**WHAT TO PRODUCE**: Everything from the first line to the line containing "The other operands." is to be repeated exactly; nothing past it.

-- start --

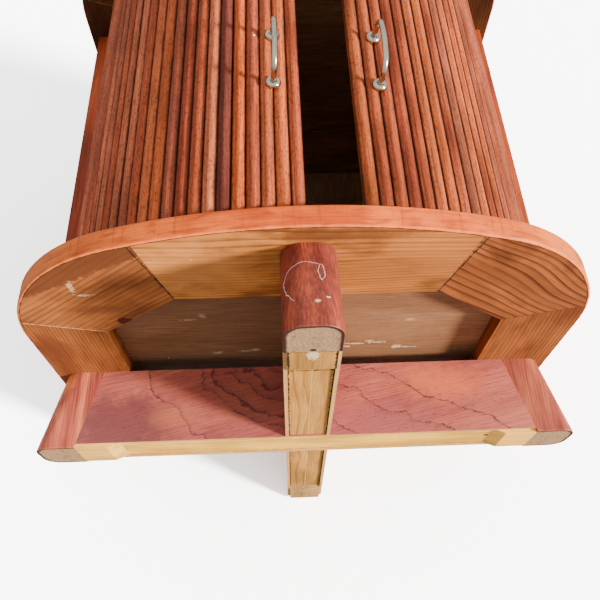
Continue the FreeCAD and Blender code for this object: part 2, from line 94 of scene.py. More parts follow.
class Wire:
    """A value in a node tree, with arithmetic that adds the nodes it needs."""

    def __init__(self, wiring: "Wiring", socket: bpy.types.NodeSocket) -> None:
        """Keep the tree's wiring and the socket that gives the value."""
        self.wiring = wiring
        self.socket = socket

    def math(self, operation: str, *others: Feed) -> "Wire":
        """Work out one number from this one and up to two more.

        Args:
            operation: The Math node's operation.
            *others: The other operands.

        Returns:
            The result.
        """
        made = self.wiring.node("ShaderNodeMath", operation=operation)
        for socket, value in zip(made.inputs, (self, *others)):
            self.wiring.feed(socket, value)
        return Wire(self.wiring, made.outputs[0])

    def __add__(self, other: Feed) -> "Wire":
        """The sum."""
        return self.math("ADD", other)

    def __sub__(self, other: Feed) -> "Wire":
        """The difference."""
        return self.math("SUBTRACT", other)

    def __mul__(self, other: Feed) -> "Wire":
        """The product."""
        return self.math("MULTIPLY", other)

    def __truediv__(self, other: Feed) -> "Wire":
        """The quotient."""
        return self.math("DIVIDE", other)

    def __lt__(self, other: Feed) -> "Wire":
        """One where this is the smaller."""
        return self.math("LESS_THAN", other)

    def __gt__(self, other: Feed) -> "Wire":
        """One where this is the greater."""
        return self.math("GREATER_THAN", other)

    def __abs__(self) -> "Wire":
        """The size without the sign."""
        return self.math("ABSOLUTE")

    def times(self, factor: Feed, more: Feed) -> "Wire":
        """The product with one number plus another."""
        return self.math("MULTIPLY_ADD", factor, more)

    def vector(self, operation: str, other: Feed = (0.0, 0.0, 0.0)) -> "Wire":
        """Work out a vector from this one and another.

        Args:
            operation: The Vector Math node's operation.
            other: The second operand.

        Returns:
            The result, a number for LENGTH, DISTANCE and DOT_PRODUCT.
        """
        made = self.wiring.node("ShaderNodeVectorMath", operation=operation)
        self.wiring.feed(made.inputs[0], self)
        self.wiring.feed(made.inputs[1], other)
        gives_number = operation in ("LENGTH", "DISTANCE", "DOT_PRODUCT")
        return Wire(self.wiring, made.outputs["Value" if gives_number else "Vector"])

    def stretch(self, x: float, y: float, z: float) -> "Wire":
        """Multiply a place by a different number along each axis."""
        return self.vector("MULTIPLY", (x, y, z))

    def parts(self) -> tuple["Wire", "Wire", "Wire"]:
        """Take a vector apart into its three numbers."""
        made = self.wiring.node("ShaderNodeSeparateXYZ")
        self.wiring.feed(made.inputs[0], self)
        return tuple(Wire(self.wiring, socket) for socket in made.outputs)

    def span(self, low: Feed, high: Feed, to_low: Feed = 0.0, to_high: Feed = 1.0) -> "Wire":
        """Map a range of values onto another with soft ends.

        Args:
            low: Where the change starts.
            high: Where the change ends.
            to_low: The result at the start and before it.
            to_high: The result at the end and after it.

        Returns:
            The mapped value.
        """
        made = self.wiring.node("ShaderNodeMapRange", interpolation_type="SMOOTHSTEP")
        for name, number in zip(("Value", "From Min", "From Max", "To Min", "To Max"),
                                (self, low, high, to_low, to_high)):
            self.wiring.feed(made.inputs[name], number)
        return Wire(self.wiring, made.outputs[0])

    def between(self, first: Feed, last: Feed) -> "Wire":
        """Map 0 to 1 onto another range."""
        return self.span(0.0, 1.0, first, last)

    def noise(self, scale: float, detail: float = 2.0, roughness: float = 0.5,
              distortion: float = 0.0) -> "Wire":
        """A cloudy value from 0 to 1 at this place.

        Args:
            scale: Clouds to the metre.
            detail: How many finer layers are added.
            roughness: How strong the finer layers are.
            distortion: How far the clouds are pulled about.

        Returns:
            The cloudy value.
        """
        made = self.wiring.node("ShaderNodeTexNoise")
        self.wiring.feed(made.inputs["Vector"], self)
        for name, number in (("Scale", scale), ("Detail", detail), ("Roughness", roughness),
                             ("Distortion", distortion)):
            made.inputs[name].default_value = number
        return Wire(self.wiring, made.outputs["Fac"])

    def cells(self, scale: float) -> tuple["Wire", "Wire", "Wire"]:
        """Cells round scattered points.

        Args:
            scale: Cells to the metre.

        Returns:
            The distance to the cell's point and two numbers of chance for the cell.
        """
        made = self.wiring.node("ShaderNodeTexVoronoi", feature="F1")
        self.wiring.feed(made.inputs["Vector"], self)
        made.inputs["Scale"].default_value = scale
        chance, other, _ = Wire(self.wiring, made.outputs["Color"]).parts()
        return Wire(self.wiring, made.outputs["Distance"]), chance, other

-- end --

**WRITTEN RESPONSE**:
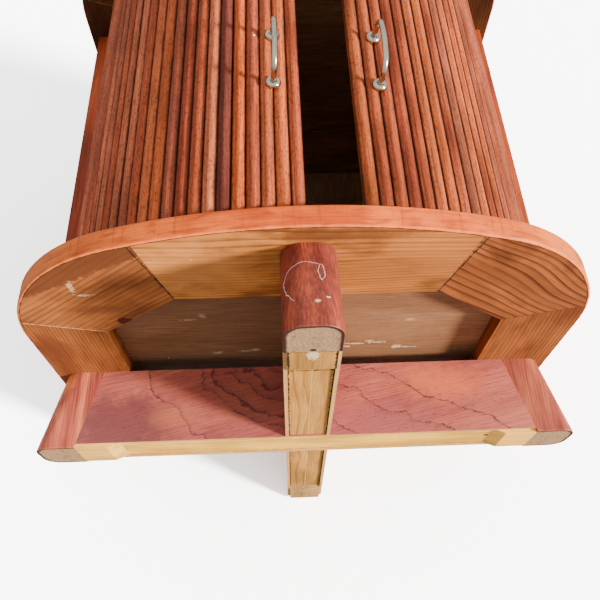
Continue the FreeCAD and Blender code for this object: part 2, from line 94 of scene.py. More parts follow.
class Wire:
    """A value in a node tree, with arithmetic that adds the nodes it needs."""

    def __init__(self, wiring: "Wiring", socket: bpy.types.NodeSocket) -> None:
        """Keep the tree's wiring and the socket that gives the value."""
        self.wiring = wiring
        self.socket = socket

    def math(self, operation: str, *others: Feed) -> "Wire":
        """Work out one number from this one and up to two more.

        Args:
            operation: The Math node's operation.
            *others: The other operands.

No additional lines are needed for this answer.